___ SUPPLIED DATA ___

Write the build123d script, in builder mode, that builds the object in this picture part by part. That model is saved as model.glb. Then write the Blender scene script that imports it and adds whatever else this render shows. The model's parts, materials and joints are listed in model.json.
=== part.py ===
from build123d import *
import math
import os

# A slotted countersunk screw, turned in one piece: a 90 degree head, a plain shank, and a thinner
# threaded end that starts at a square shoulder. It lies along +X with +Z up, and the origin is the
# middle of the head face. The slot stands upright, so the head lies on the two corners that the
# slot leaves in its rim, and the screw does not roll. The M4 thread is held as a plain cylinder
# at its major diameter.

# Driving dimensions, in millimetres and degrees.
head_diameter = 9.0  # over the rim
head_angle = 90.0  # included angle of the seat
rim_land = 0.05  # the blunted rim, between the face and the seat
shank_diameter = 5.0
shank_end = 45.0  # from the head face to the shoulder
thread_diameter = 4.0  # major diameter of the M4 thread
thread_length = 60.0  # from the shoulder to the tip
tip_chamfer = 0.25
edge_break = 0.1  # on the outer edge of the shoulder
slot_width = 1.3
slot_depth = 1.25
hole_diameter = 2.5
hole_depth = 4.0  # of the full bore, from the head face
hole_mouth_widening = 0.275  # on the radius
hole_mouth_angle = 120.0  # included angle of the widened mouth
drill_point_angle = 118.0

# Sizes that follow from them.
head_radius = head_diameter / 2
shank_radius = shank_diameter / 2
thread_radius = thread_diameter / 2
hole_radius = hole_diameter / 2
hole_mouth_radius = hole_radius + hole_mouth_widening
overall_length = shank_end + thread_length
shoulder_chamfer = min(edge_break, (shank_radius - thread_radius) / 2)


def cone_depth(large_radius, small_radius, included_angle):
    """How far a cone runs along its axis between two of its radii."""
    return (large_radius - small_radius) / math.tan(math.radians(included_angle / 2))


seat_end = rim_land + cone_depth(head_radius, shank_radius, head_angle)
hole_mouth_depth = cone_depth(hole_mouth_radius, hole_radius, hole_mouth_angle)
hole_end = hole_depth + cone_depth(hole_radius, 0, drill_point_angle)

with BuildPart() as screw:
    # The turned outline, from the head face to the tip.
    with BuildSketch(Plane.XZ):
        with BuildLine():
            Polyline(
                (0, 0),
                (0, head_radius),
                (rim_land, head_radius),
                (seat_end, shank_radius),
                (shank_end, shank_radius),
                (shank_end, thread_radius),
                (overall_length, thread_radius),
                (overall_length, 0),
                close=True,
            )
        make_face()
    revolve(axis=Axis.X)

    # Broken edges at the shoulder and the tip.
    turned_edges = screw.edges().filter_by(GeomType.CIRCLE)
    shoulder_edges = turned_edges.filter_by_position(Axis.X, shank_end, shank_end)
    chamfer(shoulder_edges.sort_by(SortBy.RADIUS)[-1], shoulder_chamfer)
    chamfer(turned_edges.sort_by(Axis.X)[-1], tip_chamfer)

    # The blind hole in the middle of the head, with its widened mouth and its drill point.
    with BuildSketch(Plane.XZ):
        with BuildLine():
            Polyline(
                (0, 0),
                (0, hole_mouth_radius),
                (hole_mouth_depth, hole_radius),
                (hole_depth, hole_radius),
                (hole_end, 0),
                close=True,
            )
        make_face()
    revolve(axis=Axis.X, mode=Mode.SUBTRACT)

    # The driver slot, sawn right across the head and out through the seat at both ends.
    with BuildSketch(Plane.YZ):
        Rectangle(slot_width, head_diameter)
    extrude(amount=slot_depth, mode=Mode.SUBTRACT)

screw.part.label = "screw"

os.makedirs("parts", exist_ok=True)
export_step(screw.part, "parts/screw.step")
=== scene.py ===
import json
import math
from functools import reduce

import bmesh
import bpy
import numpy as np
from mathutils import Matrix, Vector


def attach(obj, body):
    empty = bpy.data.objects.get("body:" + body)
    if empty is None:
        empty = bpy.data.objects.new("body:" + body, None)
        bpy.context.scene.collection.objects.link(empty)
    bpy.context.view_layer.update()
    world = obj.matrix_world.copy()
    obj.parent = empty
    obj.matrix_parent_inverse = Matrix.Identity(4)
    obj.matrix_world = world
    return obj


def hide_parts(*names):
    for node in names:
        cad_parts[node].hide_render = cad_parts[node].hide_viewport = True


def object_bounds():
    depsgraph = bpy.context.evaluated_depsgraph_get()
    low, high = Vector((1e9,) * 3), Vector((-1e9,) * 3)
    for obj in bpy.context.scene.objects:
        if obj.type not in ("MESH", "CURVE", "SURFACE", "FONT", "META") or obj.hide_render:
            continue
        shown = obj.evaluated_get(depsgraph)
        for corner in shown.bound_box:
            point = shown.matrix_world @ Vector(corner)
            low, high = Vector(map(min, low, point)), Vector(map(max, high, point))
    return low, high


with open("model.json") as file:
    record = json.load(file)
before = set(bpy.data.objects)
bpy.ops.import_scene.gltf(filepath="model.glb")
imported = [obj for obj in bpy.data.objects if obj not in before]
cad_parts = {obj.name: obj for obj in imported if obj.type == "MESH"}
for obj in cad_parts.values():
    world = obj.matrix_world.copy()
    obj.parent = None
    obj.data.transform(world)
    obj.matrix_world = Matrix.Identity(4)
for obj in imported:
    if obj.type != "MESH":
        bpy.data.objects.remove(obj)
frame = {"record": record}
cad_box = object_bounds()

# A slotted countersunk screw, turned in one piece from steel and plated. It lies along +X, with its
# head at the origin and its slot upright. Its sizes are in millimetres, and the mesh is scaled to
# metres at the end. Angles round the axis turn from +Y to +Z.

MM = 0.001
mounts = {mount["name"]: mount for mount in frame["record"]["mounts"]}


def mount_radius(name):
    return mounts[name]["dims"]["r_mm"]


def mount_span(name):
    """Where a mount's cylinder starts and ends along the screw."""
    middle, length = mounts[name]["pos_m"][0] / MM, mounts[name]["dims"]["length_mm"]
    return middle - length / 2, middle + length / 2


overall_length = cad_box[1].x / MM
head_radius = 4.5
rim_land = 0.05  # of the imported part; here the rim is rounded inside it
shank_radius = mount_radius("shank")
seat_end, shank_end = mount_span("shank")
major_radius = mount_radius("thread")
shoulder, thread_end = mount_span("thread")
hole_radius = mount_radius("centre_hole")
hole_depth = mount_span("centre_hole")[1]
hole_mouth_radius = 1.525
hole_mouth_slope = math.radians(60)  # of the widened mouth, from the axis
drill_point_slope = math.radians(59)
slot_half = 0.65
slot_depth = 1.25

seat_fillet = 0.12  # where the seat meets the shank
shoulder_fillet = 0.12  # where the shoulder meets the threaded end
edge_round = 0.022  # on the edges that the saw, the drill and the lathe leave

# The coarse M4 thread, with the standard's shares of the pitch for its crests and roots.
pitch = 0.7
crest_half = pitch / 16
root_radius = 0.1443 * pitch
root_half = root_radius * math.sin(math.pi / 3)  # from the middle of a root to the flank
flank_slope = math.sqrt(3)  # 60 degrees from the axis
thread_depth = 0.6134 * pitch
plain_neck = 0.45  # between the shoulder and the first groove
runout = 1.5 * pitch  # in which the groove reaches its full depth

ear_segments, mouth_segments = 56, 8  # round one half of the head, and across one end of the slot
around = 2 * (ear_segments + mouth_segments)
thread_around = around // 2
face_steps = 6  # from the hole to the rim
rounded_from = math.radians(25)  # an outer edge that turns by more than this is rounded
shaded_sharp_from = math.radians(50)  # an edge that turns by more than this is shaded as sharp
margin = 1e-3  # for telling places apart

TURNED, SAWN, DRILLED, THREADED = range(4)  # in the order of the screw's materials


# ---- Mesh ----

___
___ SUPPLIED DATA ___

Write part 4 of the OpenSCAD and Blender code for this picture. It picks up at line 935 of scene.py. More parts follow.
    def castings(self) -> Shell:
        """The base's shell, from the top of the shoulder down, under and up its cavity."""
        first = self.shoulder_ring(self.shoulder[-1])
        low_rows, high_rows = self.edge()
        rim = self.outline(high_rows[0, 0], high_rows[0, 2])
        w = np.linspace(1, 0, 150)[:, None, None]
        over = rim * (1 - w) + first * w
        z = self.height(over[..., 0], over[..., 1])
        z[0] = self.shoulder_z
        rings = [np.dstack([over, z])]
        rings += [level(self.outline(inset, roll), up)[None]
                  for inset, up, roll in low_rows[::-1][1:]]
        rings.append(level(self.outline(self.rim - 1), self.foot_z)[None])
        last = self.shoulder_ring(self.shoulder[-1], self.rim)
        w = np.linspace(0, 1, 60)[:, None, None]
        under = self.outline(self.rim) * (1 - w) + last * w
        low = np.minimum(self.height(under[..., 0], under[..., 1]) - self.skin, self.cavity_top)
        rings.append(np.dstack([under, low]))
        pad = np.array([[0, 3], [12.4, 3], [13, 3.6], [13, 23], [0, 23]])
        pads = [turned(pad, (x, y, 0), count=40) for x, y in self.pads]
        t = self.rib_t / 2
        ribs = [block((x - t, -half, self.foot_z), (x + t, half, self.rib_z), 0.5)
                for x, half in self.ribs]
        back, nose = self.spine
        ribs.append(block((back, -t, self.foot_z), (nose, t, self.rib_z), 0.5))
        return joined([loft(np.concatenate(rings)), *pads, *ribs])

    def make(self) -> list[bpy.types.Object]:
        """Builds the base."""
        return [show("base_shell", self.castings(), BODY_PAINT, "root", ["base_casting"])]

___

TASK: Starting at the line that contains "# The driver" and stopping at the line that contains "if empty is", transcribe the lines exactly; both boundary lines are to be included.

RESULT OF THIS EXERCISE:
    # The driver slot, sawn right across the head and out through the seat at both ends.
    with BuildSketch(Plane.YZ):
        Rectangle(slot_width, head_diameter)
    extrude(amount=slot_depth, mode=Mode.SUBTRACT)

screw.part.label = "screw"

os.makedirs("parts", exist_ok=True)
export_step(screw.part, "parts/screw.step")
=== scene.py ===
import json
import math
from functools import reduce

import bmesh
import bpy
import numpy as np
from mathutils import Matrix, Vector


def attach(obj, body):
    empty = bpy.data.objects.get("body:" + body)
    if empty is None:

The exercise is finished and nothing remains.